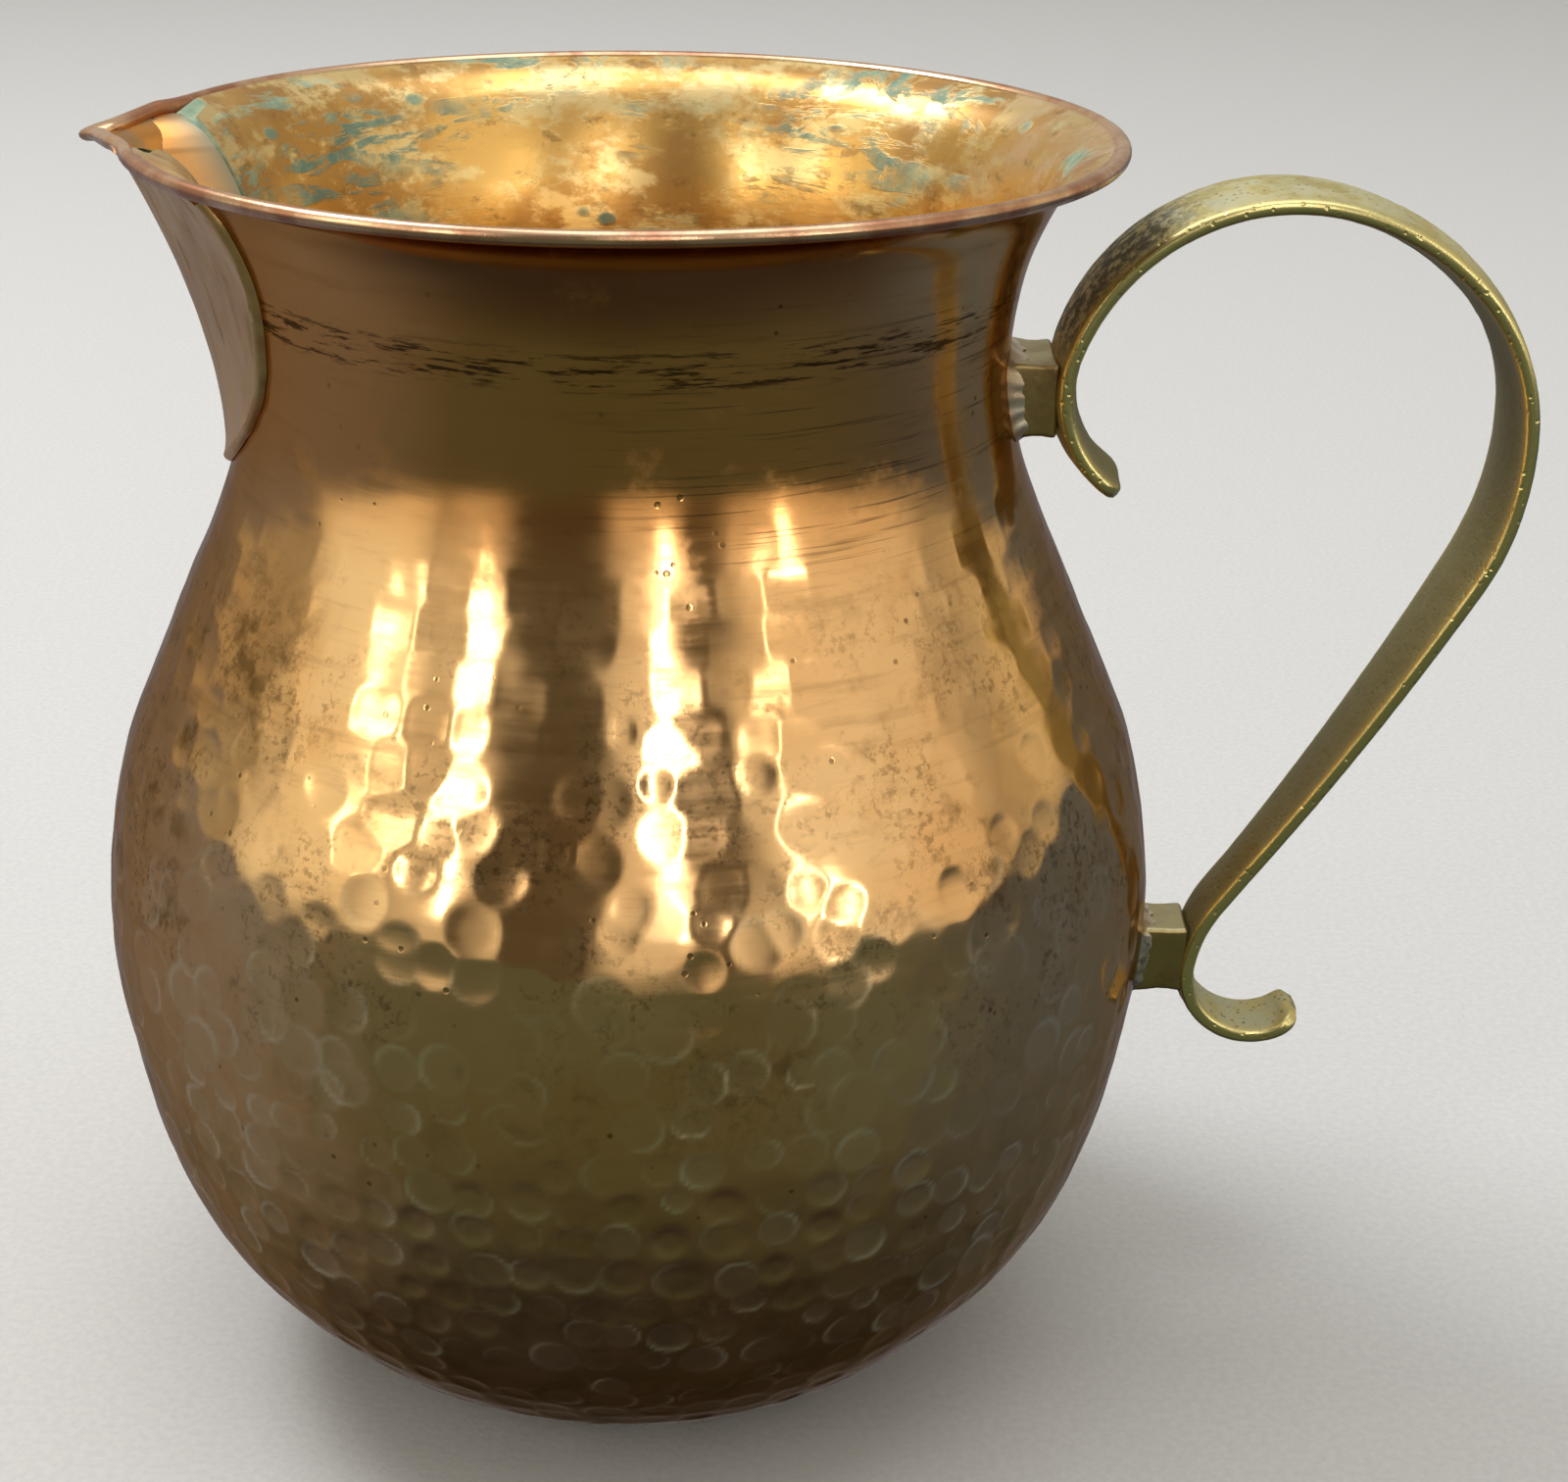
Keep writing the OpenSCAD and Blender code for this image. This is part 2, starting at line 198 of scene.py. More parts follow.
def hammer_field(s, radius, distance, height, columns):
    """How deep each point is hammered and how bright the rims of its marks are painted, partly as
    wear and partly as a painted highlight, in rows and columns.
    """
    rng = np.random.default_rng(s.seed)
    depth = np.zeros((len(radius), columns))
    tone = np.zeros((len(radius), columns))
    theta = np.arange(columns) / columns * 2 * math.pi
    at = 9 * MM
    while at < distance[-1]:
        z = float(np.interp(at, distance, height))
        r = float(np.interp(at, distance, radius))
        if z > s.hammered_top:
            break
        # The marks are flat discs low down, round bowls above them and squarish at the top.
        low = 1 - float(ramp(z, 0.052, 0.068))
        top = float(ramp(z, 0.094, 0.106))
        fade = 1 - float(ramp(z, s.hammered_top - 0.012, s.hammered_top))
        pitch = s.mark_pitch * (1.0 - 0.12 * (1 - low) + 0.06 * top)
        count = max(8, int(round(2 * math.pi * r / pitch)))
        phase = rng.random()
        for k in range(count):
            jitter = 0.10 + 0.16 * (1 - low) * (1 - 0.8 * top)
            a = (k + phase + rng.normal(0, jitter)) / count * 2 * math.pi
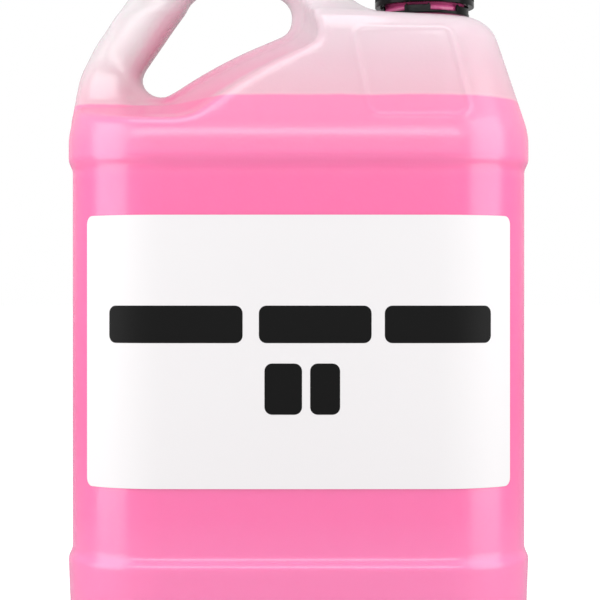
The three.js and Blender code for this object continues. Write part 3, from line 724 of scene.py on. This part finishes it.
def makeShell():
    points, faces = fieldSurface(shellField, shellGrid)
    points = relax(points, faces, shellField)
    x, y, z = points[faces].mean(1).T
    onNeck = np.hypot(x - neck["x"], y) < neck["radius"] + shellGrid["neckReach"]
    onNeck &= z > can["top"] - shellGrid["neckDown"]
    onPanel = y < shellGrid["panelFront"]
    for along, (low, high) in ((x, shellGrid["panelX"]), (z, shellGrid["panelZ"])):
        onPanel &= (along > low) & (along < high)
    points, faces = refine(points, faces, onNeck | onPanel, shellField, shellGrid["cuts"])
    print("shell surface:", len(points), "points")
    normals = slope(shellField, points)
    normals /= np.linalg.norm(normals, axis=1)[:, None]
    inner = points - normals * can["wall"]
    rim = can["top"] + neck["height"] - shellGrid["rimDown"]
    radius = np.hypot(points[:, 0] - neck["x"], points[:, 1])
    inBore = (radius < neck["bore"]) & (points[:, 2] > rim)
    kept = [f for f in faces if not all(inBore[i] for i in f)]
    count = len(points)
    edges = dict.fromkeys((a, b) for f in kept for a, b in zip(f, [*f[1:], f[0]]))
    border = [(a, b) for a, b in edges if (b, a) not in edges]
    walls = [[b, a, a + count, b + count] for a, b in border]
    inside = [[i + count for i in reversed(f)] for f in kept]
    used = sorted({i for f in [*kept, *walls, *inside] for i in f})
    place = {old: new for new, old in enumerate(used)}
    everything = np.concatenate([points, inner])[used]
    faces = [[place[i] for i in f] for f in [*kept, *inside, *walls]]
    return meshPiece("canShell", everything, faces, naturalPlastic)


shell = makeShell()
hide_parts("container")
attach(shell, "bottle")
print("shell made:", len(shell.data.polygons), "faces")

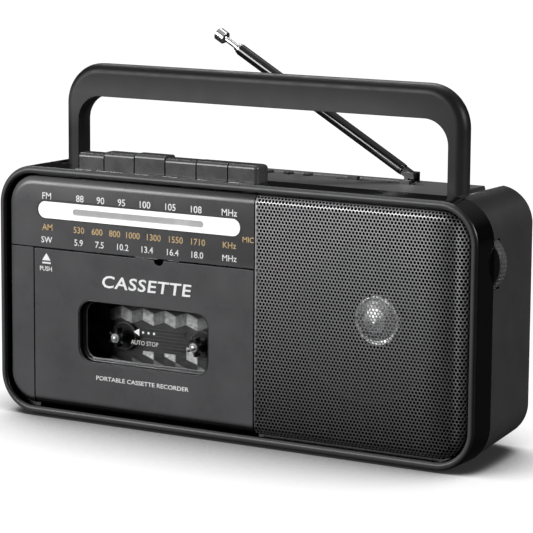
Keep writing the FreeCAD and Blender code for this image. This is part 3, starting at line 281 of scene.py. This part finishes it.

---+---

#### DIRECTIONS
Make a copy of each line that contains the string "image".

#### WRITTEN ANSWER
Keep writing the OpenSCAD and Blender code for this image. This is part 2, starting at line 198 of scene.py. More parts follow.
Keep writing the FreeCAD and Blender code for this image. This is part 3, starting at line 281 of scene.py. This part finishes it.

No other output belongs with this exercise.